Y aunque me genera mucha prevención el intentar hacer reír a las costeñas -es casi imposible-, no tiene punto de comparación la inseguridad que me da cuando quiero sacarlas a bailar.
Tuve la fortuna de encontrarme con una de ellas -compañera de oficina- en una rumba en Bogotá. Soy el presidente de su club de fans en el trabajo, ¿cómo no? Es alta, espigada, curvilínea, de pelo largo y negrísimo y con las nalgas mejor formadas que he visto en mi vida. No les miento, esa mujer -y otra costeña que la acompañaba- bailaban mejor que Jennifer López. Yo me tomaba un daiquirí de mango sin alcohol mientras las veía contonearse de lado a lado y de arriba abajo, flexionando las piernas, levantando los codos y masajeándose el pelo. Me sentía junto a dos bailarinas profesionales, mientras yo movía levemente mis piernas (casi imperceptiblemente) aplicando pasos básicos: «Pierna derecha… uno, dos; pierna izquierda… uno, dos… eh… ¿en qué iba?».
Me llené de valor para sacarla a bailar. Me sentía muy desconfiado de mí mismo con esa fama que tenemos los rolos de «malos parejos». Estuve más torpe que nunca, intentando seguir el ritmo de un merengue de Juan Luis Guerra. De repente, sentí sus brazos sobre mi cuello y recibí su cabeza sobre mi mejilla. Yo rodeé su cintura con mis brazos y me acomodé a su vaivén suave y arrullador: «¿Sabe qué?, no quiero bailar con nadie más en la vida, a menos que sea con usted», le dije (y eso que estaba absolutamente sobrio). Ella se sonrió un poco, hizo una mueca de incredulidad y me respondió: «Eh, ¡qué va! Tú sí ere’ el propio cachaco tramador…».
A juzgar por su manera ‘apretadita’ de bailar, me acerqué a un amigo para jactarme: «¿Si vio cómo estaba de amañada esa costeña conmigo? La tengo de un ala». Él se burló de mí: «No sea ‘güevón’… así bailan ellas». Yo insistí: «No mijo, si estaba derretida colgándose de mi cuello y pegando su carita a la mía». Mi amigo terminó de persuadirme: «Qué man tan bruto y convencido. Así lo hacen con todos, lo que pasa es que usted está acostumbrado a las rolas que sólo bailan abrazaditas con el novio».

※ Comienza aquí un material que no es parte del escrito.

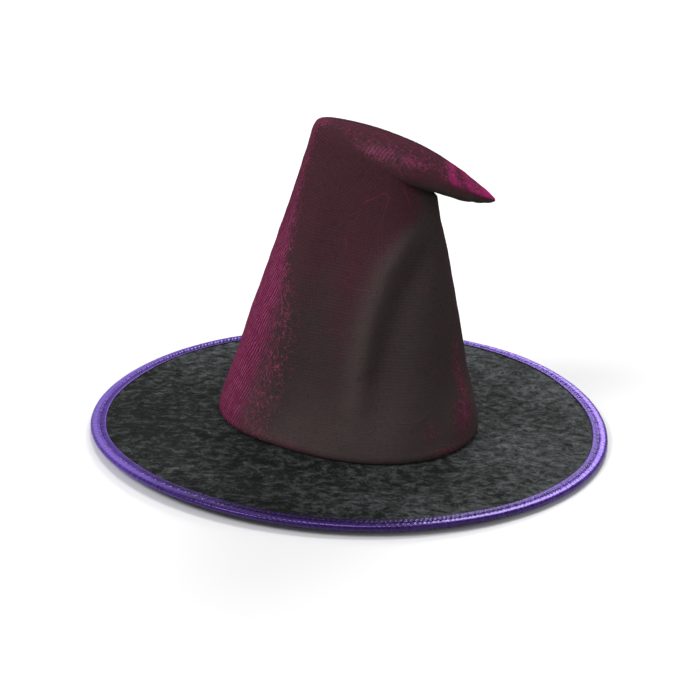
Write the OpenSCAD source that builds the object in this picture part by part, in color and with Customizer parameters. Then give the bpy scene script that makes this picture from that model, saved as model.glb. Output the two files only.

Esa noche salí del lugar con el corazón partido, mordiéndome de la ira por no haber nacido costeño, por esa falta de chispa para echar un buen chiste (y mi poco sentido común para entender los cuentos de perros, burras y ‘mondás’). También lamenté mi deficiente pronunciación para referirme a ‘tuírer’. Finalmente, me resigné a aceptar una verdad incontrovertible: Las costeñas son y serán mis amores platónicos, porque -con mis cualidades de cachaco- me resultan inconquistables.